*EXERCISE TASK*: Quote exactly, and only, the lines from the one with "Recreate this object" down to the one with "torso_z = 43.7; // [43:0.1:44.5]", both included.

--- DATA PROVIDED ---

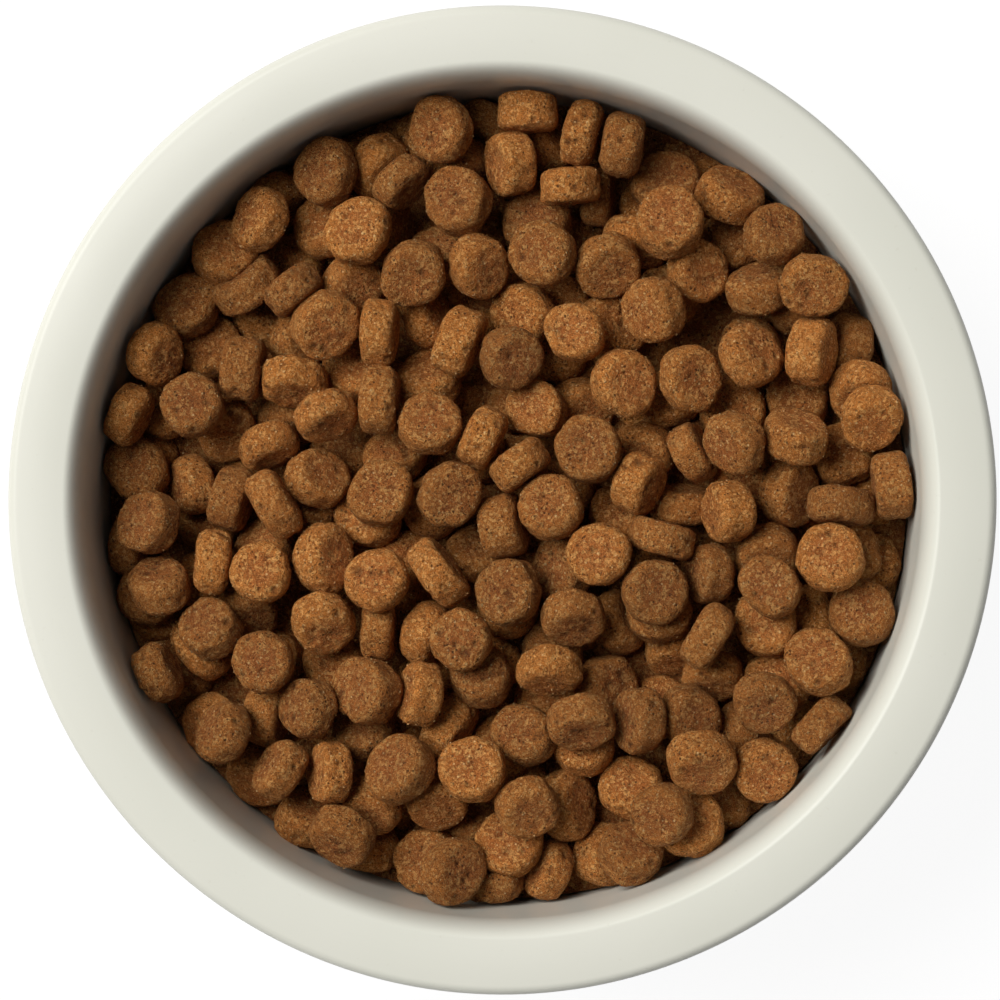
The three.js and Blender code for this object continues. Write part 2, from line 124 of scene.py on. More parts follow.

---
--- DATA PROVIDED ---

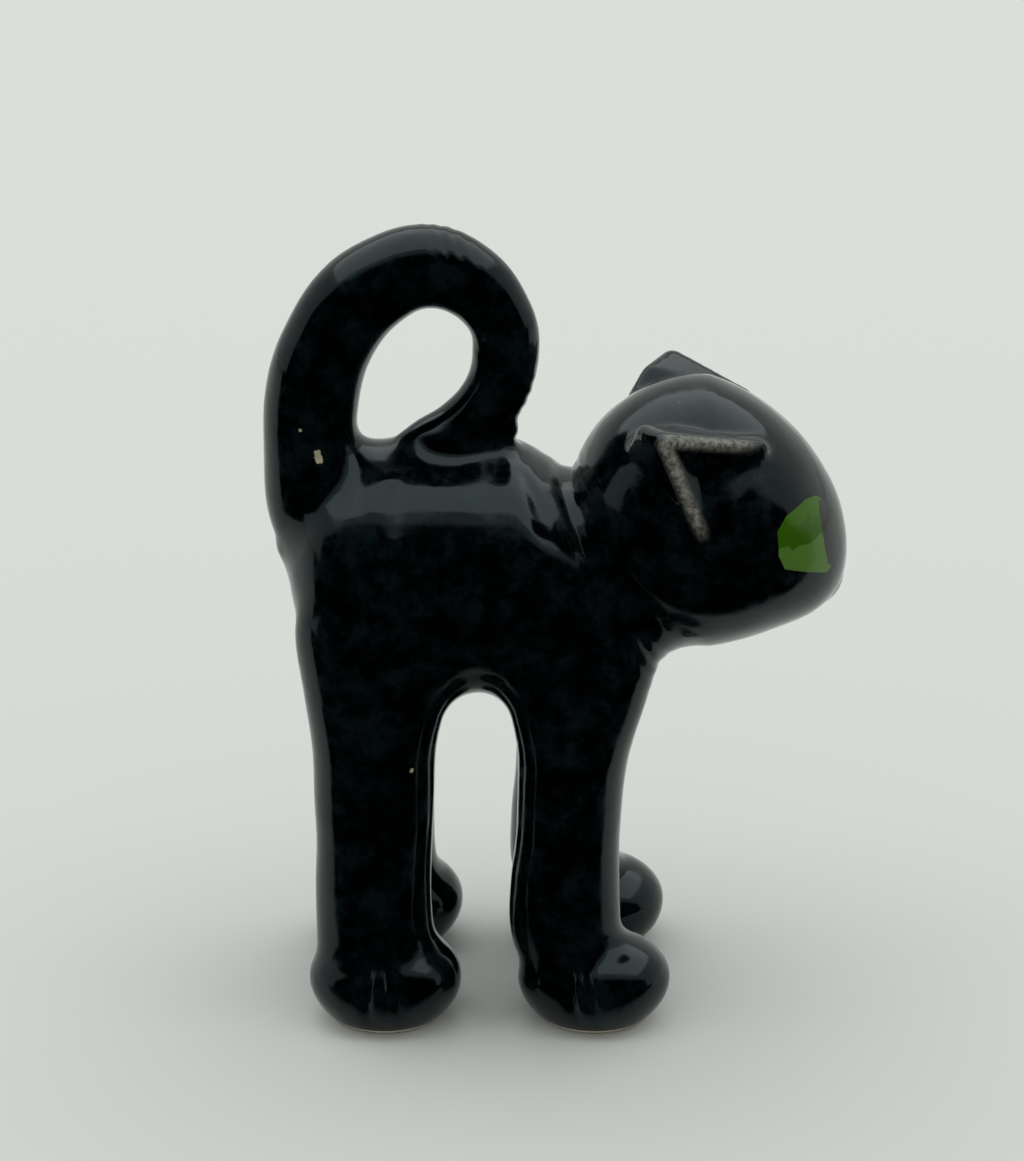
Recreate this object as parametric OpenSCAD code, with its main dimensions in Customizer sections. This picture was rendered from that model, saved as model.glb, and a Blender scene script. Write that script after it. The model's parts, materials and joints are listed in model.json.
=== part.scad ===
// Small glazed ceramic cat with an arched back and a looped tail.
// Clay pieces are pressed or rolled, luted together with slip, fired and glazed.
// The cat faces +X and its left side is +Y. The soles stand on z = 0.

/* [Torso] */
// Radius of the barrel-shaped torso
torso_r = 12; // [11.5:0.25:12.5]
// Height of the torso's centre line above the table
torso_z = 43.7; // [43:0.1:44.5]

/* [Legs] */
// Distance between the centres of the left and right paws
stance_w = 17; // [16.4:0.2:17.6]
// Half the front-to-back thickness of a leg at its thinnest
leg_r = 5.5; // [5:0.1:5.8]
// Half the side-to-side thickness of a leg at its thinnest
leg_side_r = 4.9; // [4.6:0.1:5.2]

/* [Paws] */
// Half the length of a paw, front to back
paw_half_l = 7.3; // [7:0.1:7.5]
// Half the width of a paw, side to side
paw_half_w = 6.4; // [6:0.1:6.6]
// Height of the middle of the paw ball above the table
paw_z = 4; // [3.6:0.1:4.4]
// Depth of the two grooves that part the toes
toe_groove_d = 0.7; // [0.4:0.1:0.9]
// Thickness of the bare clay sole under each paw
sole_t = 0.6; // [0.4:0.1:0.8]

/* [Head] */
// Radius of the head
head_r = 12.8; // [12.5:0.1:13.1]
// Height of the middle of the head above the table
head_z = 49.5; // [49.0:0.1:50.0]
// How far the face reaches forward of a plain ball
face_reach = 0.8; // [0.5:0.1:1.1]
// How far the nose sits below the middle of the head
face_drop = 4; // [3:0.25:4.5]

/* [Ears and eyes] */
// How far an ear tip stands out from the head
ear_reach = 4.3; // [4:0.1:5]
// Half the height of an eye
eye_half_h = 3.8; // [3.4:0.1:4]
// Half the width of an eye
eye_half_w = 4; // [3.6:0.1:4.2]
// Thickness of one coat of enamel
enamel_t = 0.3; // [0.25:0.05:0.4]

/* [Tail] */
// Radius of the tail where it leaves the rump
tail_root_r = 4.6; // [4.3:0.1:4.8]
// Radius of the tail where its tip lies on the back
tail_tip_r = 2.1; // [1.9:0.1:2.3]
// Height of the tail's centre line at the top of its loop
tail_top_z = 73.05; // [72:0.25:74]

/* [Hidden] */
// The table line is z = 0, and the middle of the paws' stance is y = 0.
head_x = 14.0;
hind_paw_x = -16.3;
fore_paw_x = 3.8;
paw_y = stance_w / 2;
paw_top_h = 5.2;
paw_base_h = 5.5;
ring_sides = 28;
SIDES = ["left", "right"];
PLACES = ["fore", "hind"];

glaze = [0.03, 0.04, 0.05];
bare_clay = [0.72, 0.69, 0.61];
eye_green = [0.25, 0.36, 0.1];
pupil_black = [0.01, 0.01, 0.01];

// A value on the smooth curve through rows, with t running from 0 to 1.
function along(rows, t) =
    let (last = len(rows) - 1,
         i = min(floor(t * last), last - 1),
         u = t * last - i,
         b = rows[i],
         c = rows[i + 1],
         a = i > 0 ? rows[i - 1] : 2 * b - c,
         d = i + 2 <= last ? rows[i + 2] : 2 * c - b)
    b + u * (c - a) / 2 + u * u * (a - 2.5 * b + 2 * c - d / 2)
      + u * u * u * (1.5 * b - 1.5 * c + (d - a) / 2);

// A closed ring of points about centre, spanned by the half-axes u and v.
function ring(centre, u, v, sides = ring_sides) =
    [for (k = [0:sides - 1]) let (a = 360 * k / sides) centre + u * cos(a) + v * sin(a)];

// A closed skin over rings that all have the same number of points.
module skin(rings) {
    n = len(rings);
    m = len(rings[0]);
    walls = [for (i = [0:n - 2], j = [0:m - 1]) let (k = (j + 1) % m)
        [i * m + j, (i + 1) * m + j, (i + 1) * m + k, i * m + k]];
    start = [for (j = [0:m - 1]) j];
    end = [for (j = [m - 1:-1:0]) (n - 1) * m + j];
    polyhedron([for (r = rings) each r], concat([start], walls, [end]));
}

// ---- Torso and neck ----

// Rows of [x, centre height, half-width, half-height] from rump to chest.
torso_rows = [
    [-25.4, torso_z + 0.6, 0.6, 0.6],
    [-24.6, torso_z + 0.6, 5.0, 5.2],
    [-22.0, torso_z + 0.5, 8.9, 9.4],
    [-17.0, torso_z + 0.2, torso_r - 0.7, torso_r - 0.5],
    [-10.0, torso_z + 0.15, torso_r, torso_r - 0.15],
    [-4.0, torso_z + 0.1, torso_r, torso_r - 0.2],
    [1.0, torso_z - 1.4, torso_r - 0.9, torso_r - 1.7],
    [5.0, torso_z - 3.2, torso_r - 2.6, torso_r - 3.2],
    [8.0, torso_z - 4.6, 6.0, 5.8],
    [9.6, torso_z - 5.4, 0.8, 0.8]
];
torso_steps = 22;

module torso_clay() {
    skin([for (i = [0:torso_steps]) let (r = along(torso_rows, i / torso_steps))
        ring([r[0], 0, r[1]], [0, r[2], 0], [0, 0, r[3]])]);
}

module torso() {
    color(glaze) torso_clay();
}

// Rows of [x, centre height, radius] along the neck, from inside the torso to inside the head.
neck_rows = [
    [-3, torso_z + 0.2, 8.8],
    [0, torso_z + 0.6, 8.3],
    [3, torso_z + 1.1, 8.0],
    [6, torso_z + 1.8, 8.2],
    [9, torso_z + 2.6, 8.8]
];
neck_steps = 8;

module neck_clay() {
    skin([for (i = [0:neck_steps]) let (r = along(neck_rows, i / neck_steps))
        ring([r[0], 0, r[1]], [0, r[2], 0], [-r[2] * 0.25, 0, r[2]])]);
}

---
--- DATA PROVIDED ---

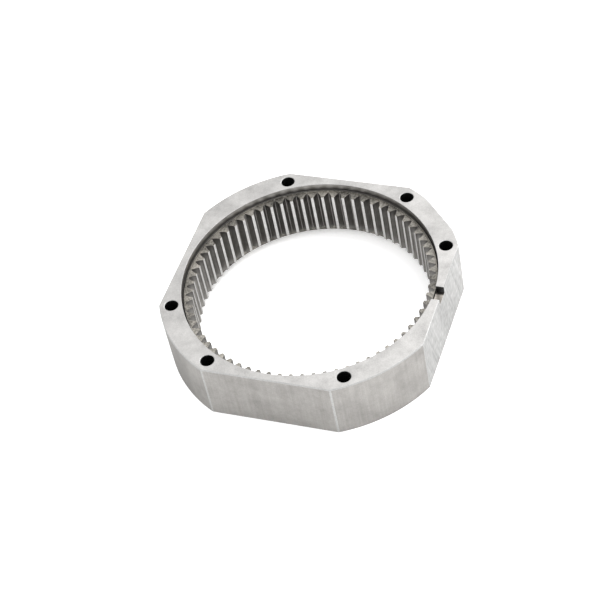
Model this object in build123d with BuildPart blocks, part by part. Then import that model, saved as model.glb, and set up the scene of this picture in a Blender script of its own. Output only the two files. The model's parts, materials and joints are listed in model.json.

---

*TASK SOLUTION*:
Recreate this object as parametric OpenSCAD code, with its main dimensions in Customizer sections. This picture was rendered from that model, saved as model.glb, and a Blender scene script. Write that script after it. The model's parts, materials and joints are listed in model.json.
=== part.scad ===
// Small glazed ceramic cat with an arched back and a looped tail.
// Clay pieces are pressed or rolled, luted together with slip, fired and glazed.
// The cat faces +X and its left side is +Y. The soles stand on z = 0.

/* [Torso] */
// Radius of the barrel-shaped torso
torso_r = 12; // [11.5:0.25:12.5]
// Height of the torso's centre line above the table
torso_z = 43.7; // [43:0.1:44.5]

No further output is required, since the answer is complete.